→ SUPPLIED DATA:
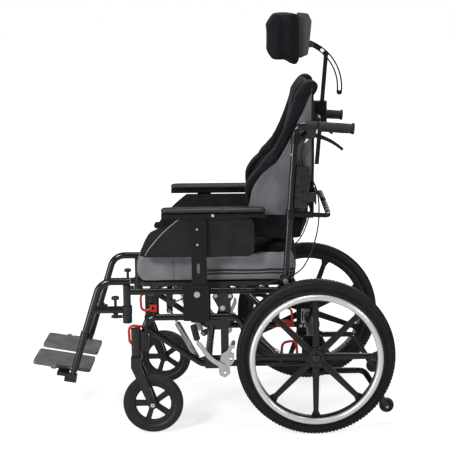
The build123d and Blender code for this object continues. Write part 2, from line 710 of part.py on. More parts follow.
def seat_cushion():
    """Seat cushion: rounded nose, crowned top that rises at the back, drawn-in sides."""
    floor = pan_bottom + pan_thickness + soft_gap

    def section(y, inset, lift):
        nose, tail = -592 + inset, -66 - inset
        top = cushion_top - 8 + lift - inset * 0.4
        ring = Curve()
        ring += Line((nose + 24, floor + inset * 0.3), (tail, floor + inset * 0.3))
        ring += ThreePointArc((tail, floor + inset * 0.3), (tail + 5, floor + 64), (tail - 12, top + 36))
        ring += Line((tail - 12, top + 36), (tail - 40, top + 34))
        ring += ThreePointArc((tail - 40, top + 34), (-250, top + 4), (-420, top + 2))
        ring += ThreePointArc((-420, top + 2), (nose + 60, top + 6), (nose + 14, top - 12))
        ring += ThreePointArc((nose + 14, top - 12), (nose, floor + 48), (nose + 24, floor + inset * 0.3))
        return Pos(0, y, 0) * (Plane.XZ * make_face(ring))

    places = [(-cushion_half, 9, 0), (-cushion_half + 14, 1, 3), (-70, 0, 8), (70, 0, 8),
              (cushion_half - 14, 1, 3), (cushion_half, 9, 0)]
    return loft([section(*place) for place in places], ruled=True)


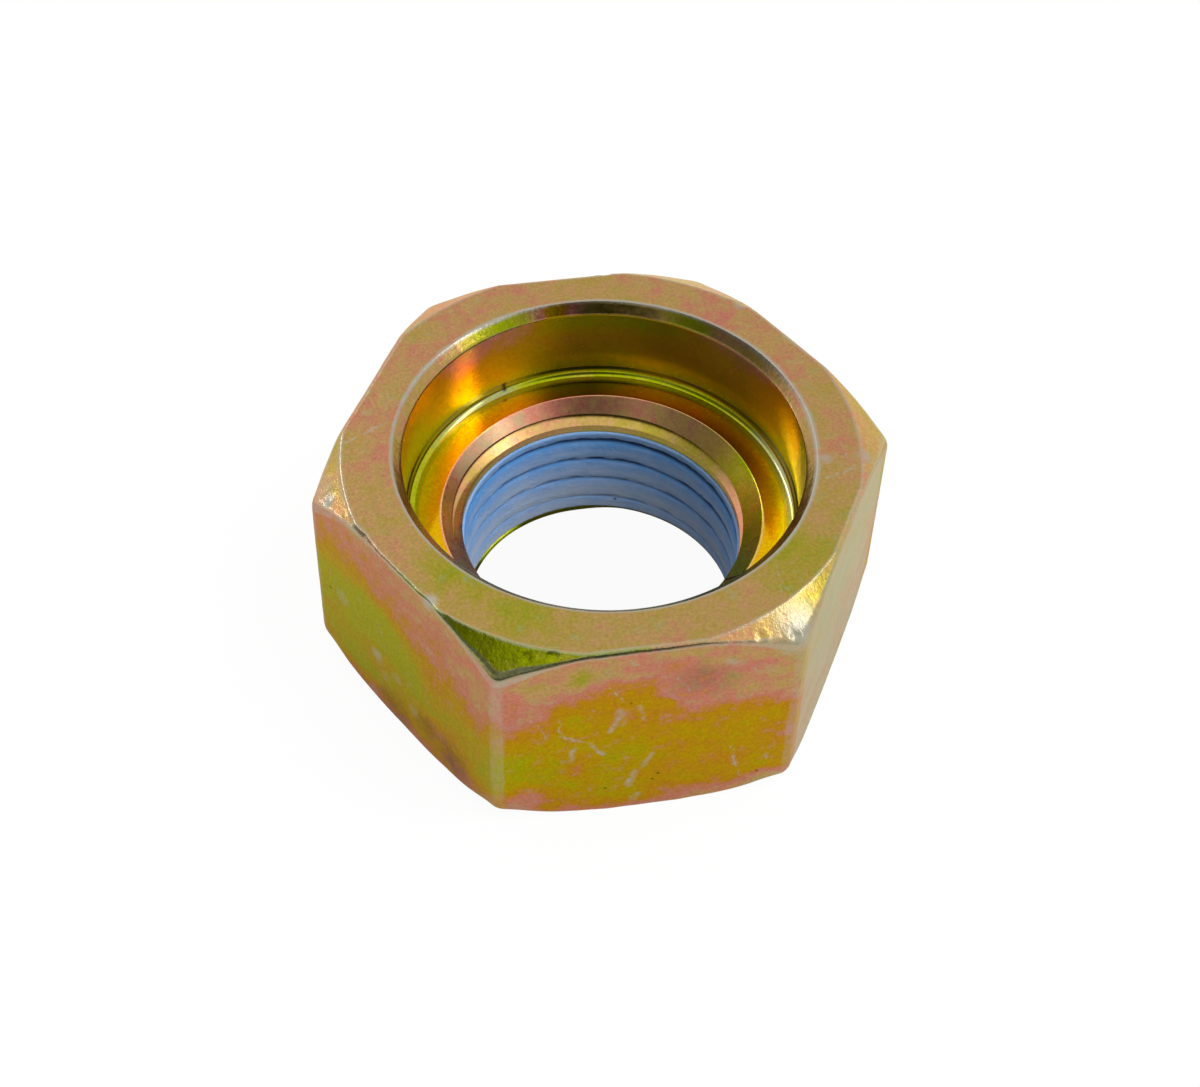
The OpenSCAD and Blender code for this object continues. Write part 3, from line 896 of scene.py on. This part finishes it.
def coat_tree():
    """Geometry Nodes that wind the coat's grooves down the bore: a flat grid is bent to the thread."""
    tree = bpy.data.node_groups.new("locking_coat_thread", "GeometryNodeTree")
    inputs = {}
    for name, default in (("Crest radius", 9.95 * MM), ("Outer radius", 10.44 * MM), ("Pitch", 2.08 * MM),
                          ("Valley depth", 0.32 * MM), ("Valley width", 0.22 * MM), ("Height", 17.6 * MM),
                          ("First groove", 7.78 * MM), ("Grain", 0.04 * MM), ("Shift", BORE_SHIFT[1]),
                          ("Seed", 3.0)):
        socket = tree.interface.new_socket(name=name, in_out="INPUT", socket_type="NodeSocketFloat")
        socket.default_value = default
        inputs[name] = socket.identifier
    socket = tree.interface.new_socket(name="Material", in_out="INPUT", socket_type="NodeSocketMaterial")
    inputs["Material"] = socket.identifier
    tree.interface.new_socket(name="Geometry", in_out="OUTPUT", socket_type="NodeSocketGeometry")
    given = tree.nodes.new("NodeGroupInput").outputs
    calc = partial(calculate, tree)

    def fade(gap, rate):
        """Falls from 1 as the gap grows."""
        return calc("POWER", 2.718, calc("MULTIPLY", gap, -rate))

    grid = add_node(tree, "GeometryNodeMeshGrid", {"Size X": 2.0 * math.pi, "Size Y": 1.0, "Vertices X": 481,
                                                   "Vertices Y": 161})
    position = tree.nodes.new("GeometryNodeInputPosition").outputs[0]
    here = add_node(tree, "ShaderNodeSeparateXYZ", {0: position}).outputs
    angle = here["X"]
    cosine, sine = calc("COSINE", angle), calc("SINE", angle)
    share = calc("ADD", here["Y"], 0.5)
    top_wave = calc("COSINE", calc("ADD", angle, COAT_TOP_TURN))
    top = calc("MULTIPLY_ADD", top_wave, COAT_TOP_SWING * MM, COAT_TOP_MEAN * MM)
    bottom = calc("SUBTRACT", given["Height"], COAT_END * MM)
    span = calc("SUBTRACT", bottom, top)
    down = calc("MINIMUM", calc("DIVIDE", share, INNER_SHARE), 1.0)
    back_up = calc("MAXIMUM", calc("DIVIDE", calc("SUBTRACT", share, INNER_SHARE), 1.0 - INNER_SHARE), 0.0)
    on_back = calc("GREATER_THAN", share, INNER_SHARE + 0.0001)
    on_front = calc("SUBTRACT", 1.0, on_back)
    inner_depth = calc("MULTIPLY_ADD", span, down, top)
    outer_depth = calc("MULTIPLY_ADD", calc("MULTIPLY", span, -1.0), back_up, bottom)
    depth = calc("MULTIPLY_ADD", outer_depth, on_back, calc("MULTIPLY", inner_depth, on_front))

    # Groove lines: how many turns below the first one each point lies, and how far from the nearest line
    turn = calc("DIVIDE", calc("SUBTRACT", math.pi / 2, angle), 2.0 * math.pi)
    groove = calc("MULTIPLY_ADD", turn, given["Pitch"], given["First groove"])
    phase = calc("DIVIDE", calc("SUBTRACT", depth, groove), given["Pitch"])
    seeded_depth = calc("MULTIPLY_ADD", depth, 900.0, given["Seed"])
    wander = add_node(tree, "ShaderNodeCombineXYZ", {0: calc("MULTIPLY", cosine, 3.0),
                                                     1: calc("MULTIPLY", sine, 3.0), 2: seeded_depth})
    rough = noise_texture(tree, wander.outputs[0], 2.2, 3.0)["Fac"]
    jitter = calc("MULTIPLY_ADD", rough, 0.07, -0.035)
    # The half turn puts each line in the middle of its turn, and the hundred turns keep the sum above zero
    from_line = calc("SUBTRACT", calc("FRACT", calc("ADD", calc("ADD", phase, jitter), 100.5)), 0.5)
    gap = calc("DIVIDE", calc("MULTIPLY", calc("ABSOLUTE", from_line), given["Pitch"]), given["Valley width"])
    level = calc("MULTIPLY_ADD", phase, -0.17, 1.06)
    uneven = calc("MULTIPLY_ADD", rough, 1.7, 0.12)
    toward_left = calc("MINIMUM", calc("MULTIPLY_ADD", cosine, 0.45, 0.95), 1.0)
    strength = calc("MAXIMUM", calc("MULTIPLY", calc("MULTIPLY", level, uneven), toward_left), 0.1)
    valley = calc("MULTIPLY", fade(gap, 1.0), strength)
    beneath = calc("MULTIPLY", calc("GREATER_THAN", from_line, 0.0), fade(gap, 0.35))

    # Radius: crest, valleys, grain, and a rounded lip at both ends
    inner_radius = calc("MULTIPLY_ADD", valley, given["Valley depth"], given["Crest radius"])
    bumpy = calc("MULTIPLY_ADD", calc("SUBTRACT", rough, 0.5), given["Grain"], inner_radius)
    near_end = calc("MINIMUM", calc("SUBTRACT", depth, top), calc("SUBTRACT", bottom, depth))
    lip = fade(calc("DIVIDE", near_end, LIP_LENGTH * MM), 1.0)
    with_lip = calc("MULTIPLY_ADD", lip, LIP_DEPTH * MM, bumpy)
    radius = calc("MULTIPLY_ADD", with_lip, on_front, calc("MULTIPLY", given["Outer radius"], on_back))
    placed = add_node(tree, "ShaderNodeCombineXYZ", {0: calc("MULTIPLY", radius, cosine),
                                                     1: calc("MULTIPLY_ADD", radius, sine, given["Shift"]),
                                                     2: calc("SUBTRACT", given["Height"], depth)}).outputs[0]
    shape = grid.outputs[0]
    for name, value in (("valley", valley), ("below_line", beneath)):
        stored = {"Geometry": shape, "Name": name, "Value": value}
        store = add_node(tree, "GeometryNodeStoreNamedAttribute", stored, domain="POINT", data_type="FLOAT")
        shape = store.outputs[0]
    bent = add_node(tree, "GeometryNodeSetPosition", {"Geometry": shape, "Position": placed}).outputs[0]
    closed = add_node(tree, "GeometryNodeMergeByDistance", {"Geometry": bent, "Distance": 1e-6}).outputs[0]
    real = add_node(tree, "GeometryNodeRealizeInstances", {"Geometry": closed}).outputs[0]
    coated = add_node(tree, "GeometryNodeSetMaterial", {"Geometry": real, "Material": given["Material"]})
    add_node(tree, "NodeGroupOutput", {0: coated.outputs[0]})
    return tree, inputs


class NUT_OT_coat(bpy.types.Operator):
    """Winds the blue locking coat down the thread."""

    bl_idname = "nut.coat"
    bl_label = "Build locking coat"

    def execute(self, context):
        sizes = context.scene.nut_sizes
        tree, inputs = coat_tree()
        maker = make_mesh_object("locking_coat_maker", [], [], context.scene.collection)
        modifier = maker.modifiers.new("thread", "NODES")
        modifier.node_group = tree
        finish = coat_finish(context.scene.nut_colours)
        for name, value in (("Crest radius", sizes.coat_radius), ("Valley depth", sizes.coat_valley),
                            ("Pitch", sizes.coat_pitch), ("Height", sizes.height), ("Material", finish)):
            modifier[inputs[name]] = value
        evaluated = maker.evaluated_get(context.evaluated_depsgraph_get())
        mesh = bpy.data.meshes.new_from_object(evaluated)
        coat = bpy.data.objects.new("locking_coat", mesh)
        context.scene.collection.objects.link(coat)
        bpy.data.objects.remove(maker)
        smooth_outward(mesh)
        if len(mesh.polygons) < 1000:
            raise RuntimeError("the coat's mesh came out empty")
        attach(coat, "root")
        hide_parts("thread_coat")
        return {"FINISHED"}


def toward_sky(azimuth, elevation):
    """Unit vector toward a place in the tent, in degrees round from +X toward +Y and above the floor."""
    around, above = math.radians(azimuth), math.radians(elevation)
    return Vector((math.cos(above) * math.cos(around), math.cos(above) * math.sin(around), math.sin(above)))


# Softboxes: name, azimuth and elevation in degrees, distance, width and height in metres, power in watts,
# lean in degrees, and whether the plated surfaces mirror them
SOFTBOXES = (
    ("right_softbox", -4.6, 49.5, 0.6, 0.064, 0.5, 0.48, 53.0, True),
    ("back_left_strip", 115.0, 43.0, 0.7, 0.08, 0.2, 0.35, 0.0, True),
    ("rim_strip", 148.0, 6.0, 0.7, 0.12, 0.05, 0.11, 0.0, True),
    ("front_fill", -38.0, 58.0, 0.6, 0.4, 0.4, 2.0, 0.0, False),
)
# Dark places in the tent: azimuth, elevation, radius of the core and of the rim in degrees, level in the core
DARK_LOBES = (
    (-86.0, 42.0, 10.0, 30.0, 0.1),
    (-128.0, 36.0, 10.0, 28.0, 0.38),
    (-176.0, 40.0, 10.0, 36.0, 0.16),
)


def add_softbox(name, azimuth, elevation, distance, width, tall, power, lean, mirrored, collection):
    """An area lamp that faces the nut from a direction given in degrees and leans over by some degrees."""
    data = bpy.data.lights.new(name, "AREA")
    data.shape = "RECTANGLE"
    data.size = width
    data.size_y = tall
    data.energy = power
    lamp = bpy.data.objects.new(name, data)
    out = toward_sky(azimuth, elevation)
    lamp.location = out * distance
    lamp.rotation_mode = "QUATERNION"
    lamp.rotation_quaternion = out.to_track_quat("Z", "Y") @ Quaternion((0.0, 0.0, 1.0), -math.radians(lean))
    lamp.visible_camera = False
    lamp.visible_glossy = mirrored
    collection.objects.link(lamp)


def build_world():
    """A white tent that is darker overhead in front, where the camera and its stand block it."""
    world = bpy.data.worlds.new("white_tent")
    world.use_nodes = True
    tree = world.node_tree
    tree.nodes.clear()
    place = add_node(tree, "ShaderNodeTexCoord").outputs["Generated"]
    level = 1.0
    for azimuth, elevation, core, rim, darkest in DARK_LOBES:
        toward = combine(tree, "DOT_PRODUCT", place, toward_sky(azimuth, elevation))
        lobe = remap(tree, toward, math.cos(math.radians(rim)), math.cos(math.radians(core)), 1.0, darkest,
                     interpolation_type="SMOOTHSTEP")
        level = calculate(tree, "MULTIPLY", level, lobe)
    seen = add_node(tree, "ShaderNodeLightPath").outputs["Is Camera Ray"]
    strength = calculate(tree, "MAXIMUM", level, seen)
    light = add_node(tree, "ShaderNodeBackground", {"Strength": strength, "Color": (1.0, 1.0, 1.0, 1.0)})
    add_node(tree, "ShaderNodeOutputWorld", {"Surface": light.outputs[0]})
    return world


def floor_finish():
    """White seamless paper. It shows white to the eye and in reflections, keeps the nut's shadow faintly, and
    carries a painted shade under the nut's thread, where the nut keeps the light off."""
    material, tree, mix = new_material("white_seamless_paper", "ShaderNodeMixShader")
    place = add_node(tree, "ShaderNodeTexCoord").outputs["Object"]
    tint = remap(tree, noise_texture(tree, place, 900.0, 3.0)["Fac"], 0.0, 1.0, 0.9, 0.94)
    # Painted shade on the paper under the nut's thread, darkest at its middle
    painted_shade = remap(tree, combine(tree, "LENGTH", place), 10.5 * MM, 16.5 * MM, 0.15, 1.0)
    paper = add_node(tree, "ShaderNodeBsdfDiffuse", {"Color": calculate(tree, "MULTIPLY", tint, painted_shade)})
    glow = add_node(tree, "ShaderNodeEmission", {"Color": (1.0, 1.0, 1.0, 1.0), "Strength": 1.0})
    path = add_node(tree, "ShaderNodeLightPath").outputs
    reflected = calculate(tree, "MAXIMUM", path["Is Glossy Ray"], path["Is Transmission Ray"])
    mirrored = calculate(tree, "MULTIPLY", reflected, 0.35)
    share = calculate(tree, "MULTIPLY_ADD", path["Is Camera Ray"], 0.95, mirrored)
    for key, socket in enumerate((share, paper.outputs[0], glow.outputs[0])):
        tree.links.new(socket, mix.inputs[key])
    return material


class NUT_OT_stage(bpy.types.Operator):
    """Sets the white floor, the lamps, the world and the camera."""

    bl_idname = "nut.stage"
    bl_label = "Set the stage"

    def execute(self, context):
        scene = context.scene
        # The floor is six metres across and lies a hair under the bearing face
        half, low = 3.0, -0.02 * MM
        corners = [(-half, -half, low), (half, -half, low), (half, half, low), (-half, half, low)]
        floor = make_mesh_object("white_floor", corners, [(0, 1, 2, 3)], scene.collection)
        floor.data.materials.append(floor_finish())
        scene.world = build_world()
        for softbox in SOFTBOXES:
            add_softbox(*softbox, scene.collection)
        camera_data = bpy.data.cameras.new("photo_camera")
        camera_data.sensor_fit = "HORIZONTAL"
        camera_data.sensor_width = 36.0
        camera_data.lens = 36.0 * CAMERA_FOCAL_PX / PHOTO_WIDTH_PX
        camera_data.clip_start = 0.01
        camera_data.clip_end = 10.0
        camera = bpy.data.objects.new("photo_camera", camera_data)
        right, up = Vector(CAMERA_RIGHT), Vector(CAMERA_UP)
        back = right.cross(up)
        turn = Matrix((right, up, back)).transposed().to_4x4()
        camera.matrix_world = Matrix.Translation(CAMERA_PLACE) @ turn
        scene.collection.objects.link(camera)
        scene.camera = camera
        scene.view_settings.view_transform = "Standard"
        return {"FINISHED"}


class NUT_PT_panel(bpy.types.Panel):
    """Lists the nut's operators, sizes and colours in the sidebar."""

    bl_idname = "NUT_PT_panel"
    bl_label = "Counterbored Nut"
    bl_space_type = "VIEW_3D"
    bl_region_type = "UI"
    bl_category = "Nut"

    def draw(self, context):
        layout = self.layout
        for operator in (NUT_OT_body, NUT_OT_coat, NUT_OT_stage):
            layout.operator(operator.bl_idname)
        for group in (context.scene.nut_sizes, context.scene.nut_colours):
            box = layout.box()
            for name in group.bl_rna.properties.keys():
                if name not in {"rna_type", "name"}:
                    box.prop(group, name)


CLASSES = (NutSizes, NutColours, NUT_OT_body, NUT_OT_coat, NUT_OT_stage, NUT_PT_panel)


def register():
    for cls in CLASSES:
        bpy.utils.register_class(cls)
    bpy.types.Scene.nut_sizes = PointerProperty(type=NutSizes)
    bpy.types.Scene.nut_colours = PointerProperty(type=NutColours)


def unregister():
    del bpy.types.Scene.nut_colours
    del bpy.types.Scene.nut_sizes
    for cls in reversed(CLASSES):
        bpy.utils.unregister_class(cls)


def main():
    """Builds everything in order."""
    register()
    bpy.ops.nut.body()
    bpy.ops.nut.coat()
    bpy.ops.nut.stage()


if __name__ == "__main__":
    main()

→ THE TASK:
Only the lines from the first line of the records through the line containing "return loft([section(*place) for" should be repeated, exactly as they appear.

→ WORKED SOLUTION:
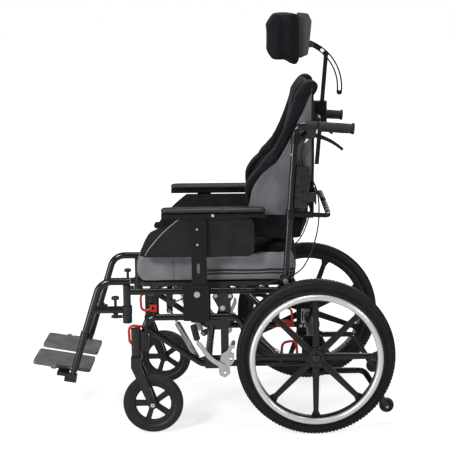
The build123d and Blender code for this object continues. Write part 2, from line 710 of part.py on. More parts follow.
def seat_cushion():
    """Seat cushion: rounded nose, crowned top that rises at the back, drawn-in sides."""
    floor = pan_bottom + pan_thickness + soft_gap

    def section(y, inset, lift):
        nose, tail = -592 + inset, -66 - inset
        top = cushion_top - 8 + lift - inset * 0.4
        ring = Curve()
        ring += Line((nose + 24, floor + inset * 0.3), (tail, floor + inset * 0.3))
        ring += ThreePointArc((tail, floor + inset * 0.3), (tail + 5, floor + 64), (tail - 12, top + 36))
        ring += Line((tail - 12, top + 36), (tail - 40, top + 34))
        ring += ThreePointArc((tail - 40, top + 34), (-250, top + 4), (-420, top + 2))
        ring += ThreePointArc((-420, top + 2), (nose + 60, top + 6), (nose + 14, top - 12))
        ring += ThreePointArc((nose + 14, top - 12), (nose, floor + 48), (nose + 24, floor + inset * 0.3))
        return Pos(0, y, 0) * (Plane.XZ * make_face(ring))

    places = [(-cushion_half, 9, 0), (-cushion_half + 14, 1, 3), (-70, 0, 8), (70, 0, 8),
              (cushion_half - 14, 1, 3), (cushion_half, 9, 0)]
    return loft([section(*place) for place in places], ruled=True)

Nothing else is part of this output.